The most memorable moments of the book were the profiles of diverse individual states, and it is astonishing to see historical leaders as diverse as the Roman emperor Tiberius and England’s Queen Elizabeth punishing or executing people who dared to dream up a technological innovation, in the fear that it might put people out of work and thus cause social instability:
During the reign of the emperor Tiberius, a man invented unbreakable glass and went to the emperor anticipating that he would get a great reward. He demonstrated his invention, and Tiberius asked him if he had told anyone else about it. When the man replied no, Tiberius had the man dragged away and killed, ‘lest gold be reduced to the value of mud.’

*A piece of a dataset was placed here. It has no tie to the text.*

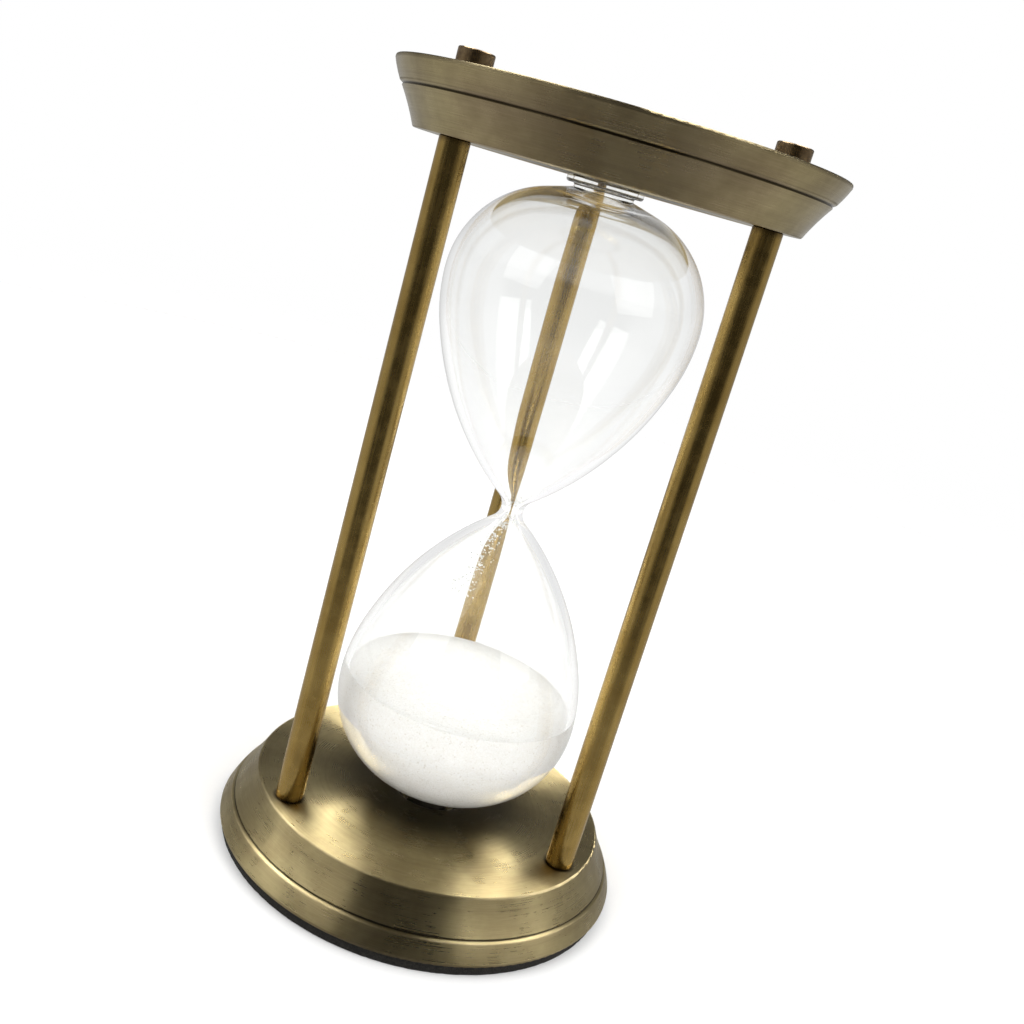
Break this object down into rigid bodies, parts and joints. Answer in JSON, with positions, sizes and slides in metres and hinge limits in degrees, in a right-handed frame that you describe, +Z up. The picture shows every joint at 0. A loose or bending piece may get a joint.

[William] Lee became obsessed with making a machine that would free people from endless hand-knitting. …Finally, in 1589, his ‘stocking frame’ knitting machine was ready. He traveled to London with excitement to seek an interview with Elizabeth I to show her how useful the machine would be and to ask her for a patent that would stop other people from copying the design. …[the Queen’s Privy Council member Henry] Carey arranged for Queen Elizabeth to come see the machine, but her reaction was devastating. She refused to grant Lee a patent, instead observing, ‘Thou aimest high, Master Lee. Consider thou what the invention could do to my poor subjects. It would assuredly bring to them ruin by depriving them of employment, thus making them beggars.” …Elizabeth’s successor…James I also refused, on the same grounds as Elizabeth. Both feared that the mechanization of stocking production would be politically devastating. It would throw people out of work, create unemployment and political instability, and threaten royal power. The stocking frame was an innovation that promised huge productivity increases, but it also promised creative destruction.